Dilma Rousseff’s impeachment was a successful coup in Brasilia, without any tanks. After all, this is 2016, not Brazil in 1964 or Chile in 1973. The right-wing power has regained the presidency until 2018 and appointed Michel Temer, the bland centrist of the PMDB party, as president, without a popular vote. The only other case of impeachment in Brazil was the case of President Fernando Collor de Mello, who was dismissed with the same proceedings.

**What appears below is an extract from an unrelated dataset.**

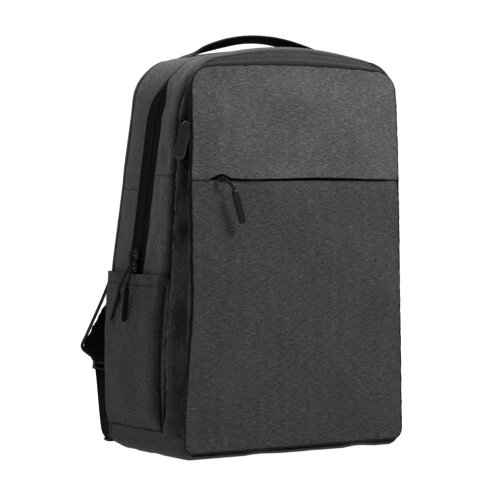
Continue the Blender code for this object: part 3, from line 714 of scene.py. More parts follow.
def make_lint():
    """Settled dust and lint: bright flecks where a fine noise peaks, thinned by a broad noise."""
    b, given, out = group(
        "lint",
        [("Vector", VECTOR, None), ("Color", COLOUR, None), ("Amount", NUMBER, 0.1)],
        [("Color", COLOUR)]
    )
    fleck = b.remap(b.noise(given["Vector"], 620.0, 2.0, 0.7), 0.62, 0.75)
    patch = b.remap(b.noise(given["Vector"], 18.0, 2.0), 0.35, 0.75)
    share = b.math("MULTIPLY", b.math("MULTIPLY", fleck, patch), given["Amount"])
    b.tree.links.new(b.mix(share, given["Color"], (0.30, 0.295, 0.285, 1)), out["Color"])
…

But what made all this possible? The Yankee imperialism and the neoliberal right worked to reverse the balance of power in parliament and put Rousseff and her Workers’ Party in the minority, but they are not the only ones responsible. A mess of contradictions entangled government policy. And the difficulties faced by other progressive Latin American parties are worrisome: from Venezuela to Chile, from Bolivia to Ecuador. There is a widespread fear this will stop the progressive cycle implemented in recent years. Therefore, the analysis must be careful and not superficial.
We had an image of Brazil that did not include contradictions and traumatic twists. It’s the sixth or fifth country in the world in GDP, the ninth world power about to outshine a G8 country. In a few words, this is the Latin American monster country, in terms of territory and potential, that seemed able to occupy its corresponding role in world politics.